There were days when she was different. She was Dana, then, but Dana as the very young girl she must have once been, and on those days she could be allowed out into the grounds, or into the younger children's playroom. Wherever she went, she had to be heavily supervised, and any of the Watchers who complained about the extra responsibility received one of Giles's acid reminders of their job title.

He knew that there were members of the new Council who had much preferred Quentin Travers' way of things. There had been insane Slayers before - Faith had been far less of a potential danger than Dana, and Giles had no illusions about what would have happened to her had she been the only Slayer.

At her low table in the playroom, Dana was methodically dismembering one of the dolls, snapping off the hands, then the arms. She smiled as she played, her face bright with innocence.

--
You won't make yourself a bit realler by crying.
--

Buffy rested her fingers on the glass, as if she could reach through the false mirror to the girl on the other side. Dana was hunched in the middle of the floor, hair fallen across her face in a curtain that swayed as she rocked.

She was quiet, now - she'd been talking to herself for an hour, muttering about shoes and ships and sealing-wax and cabbages and kings, and Giles wondered if it was Dana herself who knew Alice Through the Looking Glass, or one of the other girls crowding for space in her head.

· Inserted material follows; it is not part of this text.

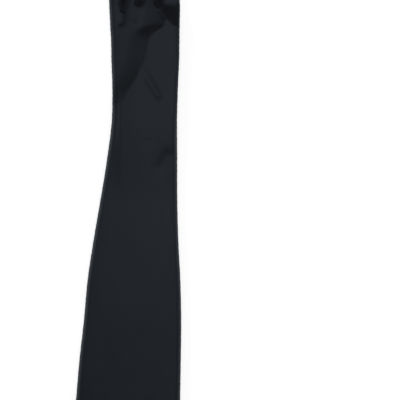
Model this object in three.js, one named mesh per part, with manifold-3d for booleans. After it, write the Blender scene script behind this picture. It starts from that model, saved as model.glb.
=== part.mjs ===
import * as THREE from "three";
import { mergeVertices } from "three/addons/utils/BufferGeometryUtils.js";
import Module from "manifold-3d";

// A long dress glove of black satin for the left hand, laid flat with its back up
// and its thumb tucked under the palm. Millimetres, with Z up. X runs from the
// little finger's side to the index finger's, and Y from the cuff to the fingertips.
// The origin is on the surface that the glove lies on, below the middle of its outline.

const LENGTH = 610; // from the cuff's edge to the tip of the middle finger
const CLOTH = 1.2; // thickness of the satin, with what it is turned and pressed with
const SEAM_GAP = 0.35; // between two pieces that are sewn together
const SIDE_ROUND = 7; // how far the rolled side edge reaches into the width
const CROWN = 0.8; // how much higher the back lies in the middle than at its sides
const FINGER_LOFT = 9.4; // height of a finger as it lies
const FINGER_CROWN = 0.48; // how much higher a finger's back lies in its middle
const HEM = { thick: 1.0, gap: 0.3 }; // cloth turned up inside the cuff, and its gap to the sleeve
const WEB_BULGE = 2.5; // how far the web between two fingers bulges towards the tips
const BEND_FROM = 470; // station from where the rows curve towards the knuckle line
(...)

"She doesn't know we're real," Buffy said. "It doesn't matter how long she spends here or how much you try to help her - the way she sees it, maybe she's still in the hospital. God, maybe she thinks she's still in that basement."

Her voice ached with empathy, and he remembered with a sharp, cold sting that as a teenager she had spent weeks in an institution. She was probably projecting, then, or whatever the therapy-loving American nation called it. He stopped short of laying a hand on her shoulder, the words "she's not you, Buffy" stuck in his throat, because there had been too many times when Dana had dropped into an all too familiar voice. Buffy's memories twisted out of context and sequence through Dana gave him an odd, new perspective on his Slayer; the very young, carefree girl he'd first met sounded older and wearier with each terrible blow, from losing Angel to losing heaven. Standing next to her now, he felt like an unwilling voyeur.

"A couple of years ago," she said, "this gargle-something demon poisoned me. I thought' I had these hallucinations where I wasn't the Slayer, and I'd spent seven years in a mental institution. And my mom was still alive, and Dawn wasn't there, and it was so real, Giles. It was so real I almost killed Dawn and Will and Xander to stay there." She shook her head. Her hair was a shade lighter than it had been; bronzed from the Italian sun, she looked out of place in England's tepid spring, just another tourist. "And even after I snapped out of it, for weeks I kept thinking - what if this life was the dream? Where did that leave me?"

Giles struggled for words. But behind the mirror Dana's head lifted, and her voice filtered clearly over the speakers:

"You'd be nowhere. Why, you're only a sort of thing in his dream. And if the King were to wake, you'd go out -" she cupped her hands around empty air and puffed a breath over them, "- bang! Just like a candle!"